Hollens was one of the earliest adopters of the on-going crowd funding service, Patreon and the stand-alone store (and digital distribution company) Loudr. Through Patreon, with 938 “patrons,” Hollens makes a maximum $4,820 per video he releases. He usually releases about 2 videos a month. With Patreon, along with his iTunes and Loudr download sales, Hollens has been making a very comfortable living for the past couple years.

Hollens is currently working on his debut album for Sony Masterworks.
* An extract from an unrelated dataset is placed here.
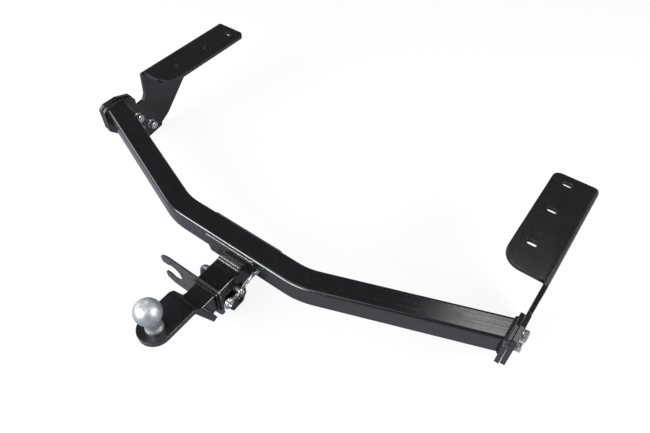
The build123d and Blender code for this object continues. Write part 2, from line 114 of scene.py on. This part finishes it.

Most of the songs will be re-releases of his most popular songs.

Hollens attends the various YouTube fan conferences around the country, including the gargantuan VidCon each year, where he is greeted by hoards of screaming fans – something quite unfamiliar to someone who hasn’t performed live, outside of these conferences, in nearly 4 years.

Hollens has proven that a self-sustaining, middle-class music career is possible in the new industry. He is still without a manager and continues to record all of his music and shoot all of his videos from his home studio.

While Hollens’ baby was crying during our Skype call, he excused himself to help his wife out the door, while calming their child.

The life of a rock star is quite different today than it was in the era of sex, drugs and free love. If Hollens has proven one thing, it’s that the old rules of the industry don’t apply anymore. He found a way to make a comfortable living creating the kind of music he does best without the help of any gatekeepers.

Hollens is not an anomaly. There is thriving musical universe outside of the Biebers, Swifts and Beyonces of the mainstream. If you dig deep enough, you’ll find that the working musician class of Millennials is paving the way for the true future of the music industry. And it isn’t found on the radio.